**WHAT YOU ARE ASKED TO DO**
For this exercise, return only the lines from the line containing "BOSS_TOP + STOCK_ABOVE_BOSS, parts)" through the line containing "bpy.data.objects.remove(obj)", both ends included, exactly as they are.

___

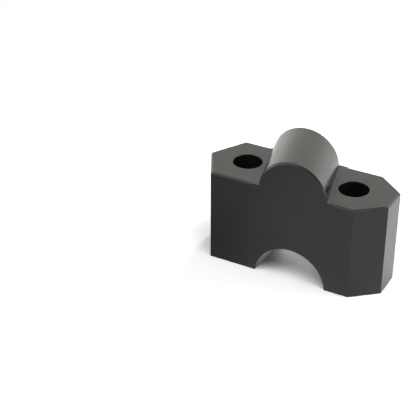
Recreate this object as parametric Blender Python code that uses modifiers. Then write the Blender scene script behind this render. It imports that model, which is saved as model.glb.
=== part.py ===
"""Motorcycle handlebar riser: one machined aluminium block.

The block stands on its two feet, with the bar recess between them.
The half-round boss that sits in the motorcycle's own clamp is on top.
X runs along the block towards the blunt end, Y runs from the front face to the back face, and Z is up.
The origin is on the surface that the feet stand on, under the middle of the block.
"""
import math

import bmesh
import bpy

# Driving dimensions of the block in metres
BLOCK_DEPTH = 0.0223
SHOULDER_HEIGHT = 0.0290
BLUNT_CORNER_LENGTH = 0.0077
BLUNT_CORNER_DEPTH = 0.0065
POINT_LENGTH = 0.00595

# Half-round boss that takes the place of the handlebar in the clamp
BOSS_RADIUS = 0.0103
BOSS_AXIS_DROP = 0.0007
BOSS_SKEW = math.radians(15)
BOSS_BASE_FILLET = 0.00015
BOSS_EDGE_CHAMFER = 0.0005

# Recess for the handlebar: its axis lies one rise below the boss's axis
RISE = 0.0295
RECESS_RADIUS = 0.0113
RECESS_OFFSET = 0.0030

# Through holes for the clamp bolts, on the block's middle plane, with the walls on both sides of them
BOLT_HOLE_DIAMETER = 0.0088
BOSS_TO_BOLT_HOLE = 0.00171
BOLT_HOLE_TO_END = 0.00793
HOLE_MOUTH_CHAMFER = 0.00015

# Chamfer along the shoulders' outer edges, cut by a cone-shaped tool that stops short of the boss
SHOULDER_CHAMFER = 0.0005
CHAMFER_TOOL_RADIUS = 0.0005
CHAMFER_TOOL_TIP_RADIUS = 0.00025
STOP_AT_SHARP_CORNER = 0.00212
STOP_AT_WIDE_CORNER = 0.00015

# Smoothness of the round faces
BOSS_SEGMENTS = 72
FILLET_SEGMENTS = 4
HOLE_SEGMENTS = 48
RECESS_SEGMENTS = 128
TOOL_SEGMENTS = 6

# How far a cutter reaches past the face that it cuts; the chamfer tool's reach stays clear of the boss
OVERCUT = 0.002
CHAMFER_TOOL_OVERCUT = 0.0001
STOCK_ABOVE_BOSS = 0.001

# Points closer than this are one point, on a cutter and on the cut block
WELD_DISTANCE = 0.0000001
CUT_WELD_DISTANCE = 0.000001

# Sides that meet at less than this angle are shaded as one smooth face
SHARP_EDGE_ANGLE = math.radians(20)

# Values worked out from the driving dimensions
BOSS_FOOT = BOSS_RADIUS / math.cos(BOSS_SKEW) + BOSS_BASE_FILLET
BOLT_HOLE_RADIUS = BOLT_HOLE_DIAMETER / 2
BOLT_HOLE_X = BOSS_FOOT + BOSS_TO_BOLT_HOLE + BOLT_HOLE_RADIUS
HALF_LENGTH = BOLT_HOLE_X + BOLT_HOLE_RADIUS + BOLT_HOLE_TO_END
HALF_DEPTH = BLOCK_DEPTH / 2
BOSS_AXIS_HEIGHT = SHOULDER_HEIGHT - BOSS_AXIS_DROP
BOSS_TOP = BOSS_AXIS_HEIGHT + BOSS_RADIUS
BOSS_SHIFT_PER_DEPTH = -math.tan(BOSS_SKEW)
RECESS_AXIS_HEIGHT = BOSS_AXIS_HEIGHT - RISE


def plan_outline():
    """Corners of the block in plan, counterclockwise from the front face's corner by the point."""
    shoulder_x = HALF_LENGTH - BLUNT_CORNER_LENGTH
    end_y = HALF_DEPTH - BLUNT_CORNER_DEPTH
    point_x = -HALF_LENGTH + POINT_LENGTH
    return [
        (point_x, -HALF_DEPTH),
        (shoulder_x, -HALF_DEPTH),
        (HALF_LENGTH, -end_y),
        (HALF_LENGTH, end_y),
        (shoulder_x, HALF_DEPTH),
        (point_x, HALF_DEPTH),
        (-HALF_LENGTH, 0.0),
    ]


def new_object(name, mesh_builder, collection):
    """Link an object whose mesh is made from a bmesh with outward faces."""
    mesh = bpy.data.meshes.new(name)
    bmesh.ops.remove_doubles(mesh_builder, verts=mesh_builder.verts, dist=WELD_DISTANCE)
    bmesh.ops.recalc_face_normals(mesh_builder, faces=mesh_builder.faces)
    mesh_builder.to_mesh(mesh)
    mesh_builder.free()
    new = bpy.data.objects.new(name, mesh)
    collection.objects.link(new)
    return new


def extruded_outline(name, corners, bottom, top, collection):
    """Solid prism over a plan outline."""
    builder = bmesh.new()
    base_verts = [builder.verts.new((x, y, bottom)) for x, y in corners]
    base = builder.faces.new(base_verts)
    lifted = bmesh.ops.extrude_face_region(builder, geom=[base])
    lifted_verts = [item for item in lifted["geom"] if isinstance(item, bmesh.types.BMVert)]
    bmesh.ops.translate(builder, verts=lifted_verts, vec=(0, 0, top - bottom))
    return new_object(name, builder, collection)


def loft(name, sections, collection):
    """Closed solid through sections that have the same number of points."""
    builder = bmesh.new()
    rings = [[builder.verts.new(point) for point in section] for section in sections]
    count = len(rings[0])
    for ring, following in zip(rings, rings[1:]):
        for index in range(count):
            after = (index + 1) % count
            builder.faces.new((ring[index], ring[after], following[after], following[index]))
    builder.faces.new(rings[0])
    builder.faces.new(rings[-1])
    bmesh.ops.dissolve_degenerate(builder, dist=WELD_DISTANCE, edges=builder.edges)
    return new_object(name, builder, collection)


def boss_centre_x(y):
    """Where the boss's axis crosses the depth y."""
    return BOSS_SHIFT_PER_DEPTH * y


def boss_section(y, radius):
    """Outline of everything above the shoulders and around the boss, at one depth."""
    half_width = radius / math.cos(BOSS_SKEW)
    fillet = BOSS_BASE_FILLET
    centre_x = boss_centre_x(y)
    fillet_angle = math.asin((fillet + BOSS_AXIS_DROP) / (radius + fillet))
    fillet_reach = (radius + fillet) * math.cos(fillet_angle) / math.cos(BOSS_SKEW)
    ceiling = BOSS_TOP + STOCK_ABOVE_BOSS + OVERCUT
    wall = HALF_LENGTH + OVERCUT
    points = [(wall, ceiling), (-wall, ceiling), (-wall, SHOULDER_HEIGHT)]
    for step in range(FILLET_SEGMENTS):
        turn = (math.pi / 2 - fillet_angle) * step / FILLET_SEGMENTS
        points.append((
            centre_x - fillet_reach + fillet * math.sin(turn) / math.cos(BOSS_SKEW),
            SHOULDER_HEIGHT + fillet - fillet * math.cos(turn),
        ))
    for step in range(BOSS_SEGMENTS + 1):
        angle = math.pi - fillet_angle - (math.pi - 2 * fillet_angle) * step / BOSS_SEGMENTS
        points.append((
            centre_x + half_width * math.cos(angle),
            BOSS_AXIS_HEIGHT + radius * math.sin(angle),
        ))
    for step in reversed(range(FILLET_SEGMENTS)):
        turn = (math.pi / 2 - fillet_angle) * step / FILLET_SEGMENTS
        points.append((
            centre_x + fillet_reach - fillet * math.sin(turn) / math.cos(BOSS_SKEW),
            SHOULDER_HEIGHT + fillet - fillet * math.cos(turn),
        ))
    points.append((wall, SHOULDER_HEIGHT))
    return [(x, y, z) for x, z in points]


def boss_cutter(collection):
    """Removes the stock around the boss and chamfers the boss's two end arcs."""
    chamfer = BOSS_EDGE_CHAMFER
    small_radius = BOSS_RADIUS - chamfer - OVERCUT
    sections = [
        boss_section(-HALF_DEPTH - OVERCUT, small_radius),
        boss_section(-HALF_DEPTH + chamfer, BOSS_RADIUS),
        boss_section(HALF_DEPTH - chamfer, BOSS_RADIUS),
        boss_section(HALF_DEPTH + OVERCUT, small_radius),
    ]
    return loft("boss_cutter", sections, collection)


def tool_section(centre, direction):
    """Half of the chamfer tool's profile, standing on its axis and facing one way."""
    low_radius = CHAMFER_TOOL_TIP_RADIUS
    low = SHOULDER_HEIGHT - SHOULDER_CHAMFER - (CHAMFER_TOOL_RADIUS - low_radius)
    high = SHOULDER_HEIGHT + CHAMFER_TOOL_OVERCUT
    high_radius = low_radius + high - low
    return [
        (centre[0], centre[1], low),
        (centre[0] + direction[0] * low_radius, centre[1] + direction[1] * low_radius, low),
        (centre[0] + direction[0] * high_radius, centre[1] + direction[1] * high_radius, high),
        (centre[0], centre[1], high),
    ]


def chamfer_cutter(name, path, collection):
    """Chamfers the shoulder's edges along a counterclockwise path, with round run-outs at both ends."""
    normals = []
    for (x0, y0), (x1, y1) in zip(path, path[1:]):
        length = math.hypot(x1 - x0, y1 - y0)
        normals.append(((y0 - y1) / length, (x1 - x0) / length))
    sections = []

    def run_out(corner, normal, start_turn, end_turn):
        centre = (corner[0] - normal[0] * CHAMFER_TOOL_RADIUS, corner[1] - normal[1] * CHAMFER_TOOL_RADIUS)
        for step in range(TOOL_SEGMENTS + 1):
            turn = start_turn + (end_turn - start_turn) * step / TOOL_SEGMENTS
            direction = (
                normal[0] * math.cos(turn) - normal[1] * math.sin(turn),
                normal[0] * math.sin(turn) + normal[1] * math.cos(turn),
            )
            sections.append(tool_section(centre, direction))

    run_out(path[0], normals[0], math.pi / 2, 0.0)
    for corner, before, after in zip(path[1:-1], normals, normals[1:]):
        bisector = (before[0] + after[0], before[1] + after[1])
        scale = 2 / (bisector[0] ** 2 + bisector[1] ** 2)
        mitre = (bisector[0] * scale, bisector[1] * scale)
        centre = (corner[0] - mitre[0] * CHAMFER_TOOL_RADIUS, corner[1] - mitre[1] * CHAMFER_TOOL_RADIUS)
        sections.append(tool_section(centre, mitre))
    run_out(path[-1], normals[-1], 0.0, -math.pi / 2)
    return loft(name, sections, collection)


def chamfer_stop(y, side):
    """Point on the face at depth y where the chamfer tool stops, on one side of the boss."""
    gap = STOP_AT_WIDE_CORNER if side * y < 0 else STOP_AT_SHARP_CORNER
    tool_reach = CHAMFER_TOOL_RADIUS + SHOULDER_CHAMFER + CHAMFER_TOOL_OVERCUT
    return (boss_centre_x(y) + side * (BOSS_FOOT + gap + tool_reach), y)


def bolt_hole_cutter(name, x, collection):
    """Turned cutter for one through hole and the chamfers at its two mouths."""
    wide = BOLT_HOLE_RADIUS + HOLE_MOUTH_CHAMFER + OVERCUT
    profile = [
        (0.0, SHOULDER_HEIGHT + OVERCUT),
        (wide, SHOULDER_HEIGHT + OVERCUT),
        (BOLT_HOLE_RADIUS, SHOULDER_HEIGHT - HOLE_MOUTH_CHAMFER),
        (BOLT_HOLE_RADIUS, HOLE_MOUTH_CHAMFER),
        (wide, -OVERCUT),
        (0.0, -OVERCUT),
    ]
    mesh = bpy.data.meshes.new(name)
    edges = [(index, index + 1) for index in range(len(profile) - 1)]
    mesh.from_pydata([(reach, 0.0, height) for reach, height in profile], edges, [])
    cutter = bpy.data.objects.new(name, mesh)
    cutter.location = (x, 0.0, 0.0)
    collection.objects.link(cutter)
    screw = cutter.modifiers.new("turn", "SCREW")
    screw.steps = HOLE_SEGMENTS
    screw.render_steps = HOLE_SEGMENTS
    screw.use_merge_vertices = True
    screw.merge_threshold = WELD_DISTANCE
    return cutter


def recess_cutter(collection):
    """Round bar across the underside, square to the front and back faces."""
    bpy.ops.mesh.primitive_cylinder_add(
        vertices=RECESS_SEGMENTS,
        radius=RECESS_RADIUS,
        depth=BLOCK_DEPTH + 2 * OVERCUT,
        location=(RECESS_OFFSET, 0.0, RECESS_AXIS_HEIGHT),
        rotation=(math.pi / 2, 0.0, 0.0),
    )
    cutter = bpy.context.object
    cutter.name = "recess_cutter"
    for holder in list(cutter.users_collection):
        holder.objects.unlink(cutter)
    collection.objects.link(cutter)
    return cutter


def anodised_aluminium():
    """Black anodised finish."""
    material = bpy.data.materials.new("black anodised aluminium")
    material.use_nodes = True
    shader = material.node_tree.nodes["Principled BSDF"]
    shader.inputs["Base Color"].default_value = (0.03, 0.03, 0.03, 1.0)
    shader.inputs["Roughness"].default_value = 0.35
    shader.inputs["Metallic"].default_value = 0.6
    return material


for leftover in list(bpy.data.objects):
    bpy.data.objects.remove(leftover)

parts = bpy.data.collections.new("bar_riser")
cutters = bpy.data.collections.new("cutters")
bpy.context.scene.collection.children.link(parts)
bpy.context.scene.collection.children.link(cutters)

riser = extruded_outline("riser_block", plan_outline(), 0.0, BOSS_TOP + STOCK_ABOVE_BOSS, parts)
riser.data.materials.append(anodised_aluminium())

corners = plan_outline()
blunt_path = [chamfer_stop(-HALF_DEPTH, 1), *corners[1:5], chamfer_stop(HALF_DEPTH, 1)]
point_path = [chamfer_stop(HALF_DEPTH, -1), corners[5], corners[6], corners[0], chamfer_stop(-HALF_DEPTH, -1)]

tools = [
    boss_cutter(cutters),
    recess_cutter(cutters),
    bolt_hole_cutter("blunt_hole_cutter", BOLT_HOLE_X, cutters),
    bolt_hole_cutter("point_hole_cutter", -BOLT_HOLE_X, cutters),
    chamfer_cutter("blunt_chamfer_cutter", blunt_path, cutters),
    chamfer_cutter("point_chamfer_cutter", point_path, cutters),
]
for tool in tools:
    tool.hide_render = True
    tool.display_type = "WIRE"
    cut = riser.modifiers.new(tool.name, "BOOLEAN")
    cut.operation = "DIFFERENCE"
    cut.solver = "MANIFOLD"
    cut.object = tool

weld = riser.modifiers.new("weld_cut_edges", "WELD")
weld.merge_threshold = CUT_WELD_DISTANCE

riser.data.shade_smooth()
riser.data.set_sharp_from_angle(angle=SHARP_EDGE_ANGLE)
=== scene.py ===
import math

import bmesh
import bpy
import numpy as np
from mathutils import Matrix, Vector


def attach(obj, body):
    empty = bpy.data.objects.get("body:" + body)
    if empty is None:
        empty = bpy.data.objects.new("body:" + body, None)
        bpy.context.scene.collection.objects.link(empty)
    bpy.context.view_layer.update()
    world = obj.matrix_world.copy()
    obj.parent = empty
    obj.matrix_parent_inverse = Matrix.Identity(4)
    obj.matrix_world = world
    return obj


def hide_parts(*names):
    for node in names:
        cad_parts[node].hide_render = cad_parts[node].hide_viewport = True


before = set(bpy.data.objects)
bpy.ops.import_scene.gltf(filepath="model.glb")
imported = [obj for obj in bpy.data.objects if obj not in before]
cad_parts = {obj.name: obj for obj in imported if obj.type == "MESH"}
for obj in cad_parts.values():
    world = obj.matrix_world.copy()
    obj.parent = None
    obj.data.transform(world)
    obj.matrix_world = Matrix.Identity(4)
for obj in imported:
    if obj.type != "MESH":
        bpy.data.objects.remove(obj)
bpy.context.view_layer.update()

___

**SOLUTION TO THIS PROBLEM**
riser = extruded_outline("riser_block", plan_outline(), 0.0, BOSS_TOP + STOCK_ABOVE_BOSS, parts)
riser.data.materials.append(anodised_aluminium())

corners = plan_outline()
blunt_path = [chamfer_stop(-HALF_DEPTH, 1), *corners[1:5], chamfer_stop(HALF_DEPTH, 1)]
point_path = [chamfer_stop(HALF_DEPTH, -1), corners[5], corners[6], corners[0], chamfer_stop(-HALF_DEPTH, -1)]

tools = [
    boss_cutter(cutters),
    recess_cutter(cutters),
    bolt_hole_cutter("blunt_hole_cutter", BOLT_HOLE_X, cutters),
    bolt_hole_cutter("point_hole_cutter", -BOLT_HOLE_X, cutters),
    chamfer_cutter("blunt_chamfer_cutter", blunt_path, cutters),
    chamfer_cutter("point_chamfer_cutter", point_path, cutters),
]
for tool in tools:
    tool.hide_render = True
    tool.display_type = "WIRE"
    cut = riser.modifiers.new(tool.name, "BOOLEAN")
    cut.operation = "DIFFERENCE"
    cut.solver = "MANIFOLD"
    cut.object = tool

weld = riser.modifiers.new("weld_cut_edges", "WELD")
weld.merge_threshold = CUT_WELD_DISTANCE

riser.data.shade_smooth()
riser.data.set_sharp_from_angle(angle=SHARP_EDGE_ANGLE)
=== scene.py ===
import math

import bmesh
import bpy
import numpy as np
from mathutils import Matrix, Vector


def attach(obj, body):
    empty = bpy.data.objects.get("body:" + body)
    if empty is None:
        empty = bpy.data.objects.new("body:" + body, None)
        bpy.context.scene.collection.objects.link(empty)
    bpy.context.view_layer.update()
    world = obj.matrix_world.copy()
    obj.parent = empty
    obj.matrix_parent_inverse = Matrix.Identity(4)
    obj.matrix_world = world
    return obj


def hide_parts(*names):
    for node in names:
        cad_parts[node].hide_render = cad_parts[node].hide_viewport = True


before = set(bpy.data.objects)
bpy.ops.import_scene.gltf(filepath="model.glb")
imported = [obj for obj in bpy.data.objects if obj not in before]
cad_parts = {obj.name: obj for obj in imported if obj.type == "MESH"}
for obj in cad_parts.values():
    world = obj.matrix_world.copy()
    obj.parent = None
    obj.data.transform(world)
    obj.matrix_world = Matrix.Identity(4)
for obj in imported:
    if obj.type != "MESH":
        bpy.data.objects.remove(obj)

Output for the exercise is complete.